19 мая двести кораблей под командованием адмирала Брюйе с тридцатипятитысячной армией отплыли из Тулона. Все было сделано за один месяц: укомплектованы личный состав и военное снаряжение, оснащены суда. Бонапарту не терпелось покинуть (на время, разумеется) Париж. Поспешность, приведшая к неизбежным просчетам в подготовке экспедиции. Хотя военные приготовления не ускользнули от внимания Британского адмиралтейства, Нельсон дважды прозевал французский флот, решив, по-видимому, что речь идет об экспедиции в Турцию. По пути Бонапарт без боя захватил Мальту. 1 июля французские войска, не встретив никакого сопротивления, высадились в Александрии. Город быстро перешел в руки французов. Однако невыносимая жара (Бонапарт явно неудачно выбрал время года и, похоже, планируя свои кампании, никогда не принимал в расчет метеорологические условия!), пустыня и царящая повсюду нищета ощутимо поубавили первоначальный энтузиазм. По свидетельству канонира Брикара, «солдаты гибли в песках из-за нехватки воды и продовольствия. Адская жара заставляла их бросать трофеи, и немало было таких, кто не вынес испытания и пустил себе пулю в лоб». Многие, несмотря на пропаганду, задавались вопросом: что привело на эту негостеприимную землю? Франсуа Бернуайе, директор пошивочной мастерской, писал своей жене из похода: «Мне стало известно, что, посылая армию без всякого объявления войны и без какого бы то ни было повода к ее объявлению, наше правительство рассчитывало водвориться во владениях султана Константинополя. Для этого, как мне говорили, достаточно толики сообразительности. Бонапарт, благодаря своей гениальности и победам, одержанным им во главе ставшей непобедимой армии, обрел во Франции слишком большой вес. Он стал помехой, чтобы не сказать — препятствием для властей предержащих. Других причин я не вижу».

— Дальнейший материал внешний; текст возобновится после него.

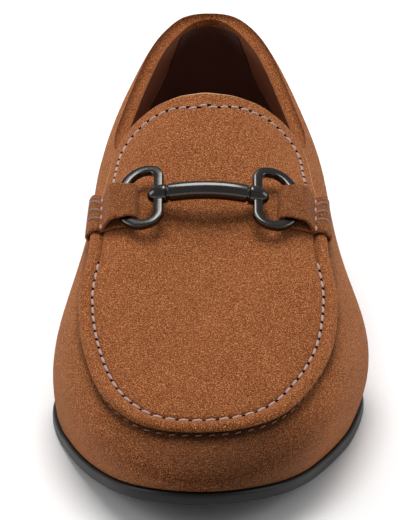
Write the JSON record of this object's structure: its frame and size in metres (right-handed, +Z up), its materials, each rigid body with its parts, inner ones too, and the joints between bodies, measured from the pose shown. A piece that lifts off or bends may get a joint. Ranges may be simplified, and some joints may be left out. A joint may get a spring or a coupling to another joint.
{
  "type": "bit loafer",
  "caption": "Low slip-on loafer of suede with a raised apron seam, a stitched tongue over the instep and a metal bit of two rings and a bar held by leather tabs.",
  "frame": {"origin": "on the floor under the middle of the shoe's length and width, where the top piece and the forefoot stand", "axes": "+Z up; the toe points to -Y and the heel to +Y; +X is the outer (lateral) side of this left shoe"},
  "size_m": [0.1116, 0.3002, 0.0928],
  "materials": {
    "suede": "brown suede, matt, with nap",
    "sole_rubber": "black, satin",
    "insole_leather": "brown smooth leather",
    "gunmetal": "dark polished metal"
  },
  "bodies": {
    "root": {"outsole": "sole_rubber", "heel": "sole_rubber", "top_piece": "sole_rubber", "insole": "insole_leather", "upper": "suede", "apron": "suede", "tab_medial": "suede", "tab_lateral": "suede", "bit_ring_medial": "gunmetal", "bit_ring_lateral": "gunmetal", "bit_bar": "gunmetal"}
  },
  "joints": []
}
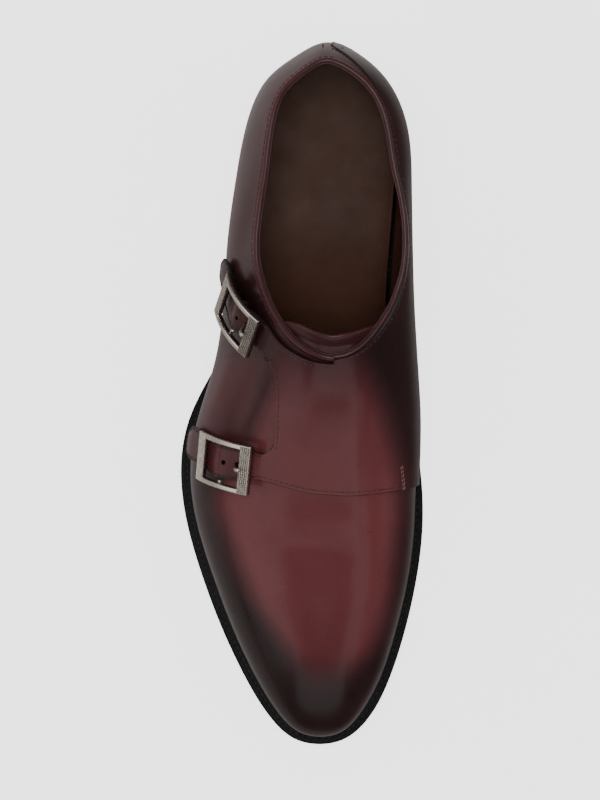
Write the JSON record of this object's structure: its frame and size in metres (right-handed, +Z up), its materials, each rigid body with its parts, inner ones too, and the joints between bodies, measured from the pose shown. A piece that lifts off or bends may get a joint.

Таковы были настроения в Египетской армии.
Будучи провинцией Оттоманской империи, Египет фактически находился под властью военно-феодальной диктатуры мамлюков, предки которых были рабами, вывезенными из различных районов Кавказа. Эта воинственная каста правила народом, состоявшим из мелких ремесленников, лавочников и феллахов, которые терпели владычество эмиров с тем большим неудовольствием, что в конце XVIII века Египет вступил в полосу явного экономического упадка. Молниеносный крах командной верхушки подтвердил верность прогнозов консула Магаллона. Хватило одного-единственного сражения, развернувшегося 21 июля в Гизе, близ Каира, неподалеку от Больших Пирамид. Атаки кавалерии мамлюков разбились о каре французской пехоты. Пропаганда тут же подхватила весть об этой победе и раздула ее до невероятных размеров, облегчив взятие Каира.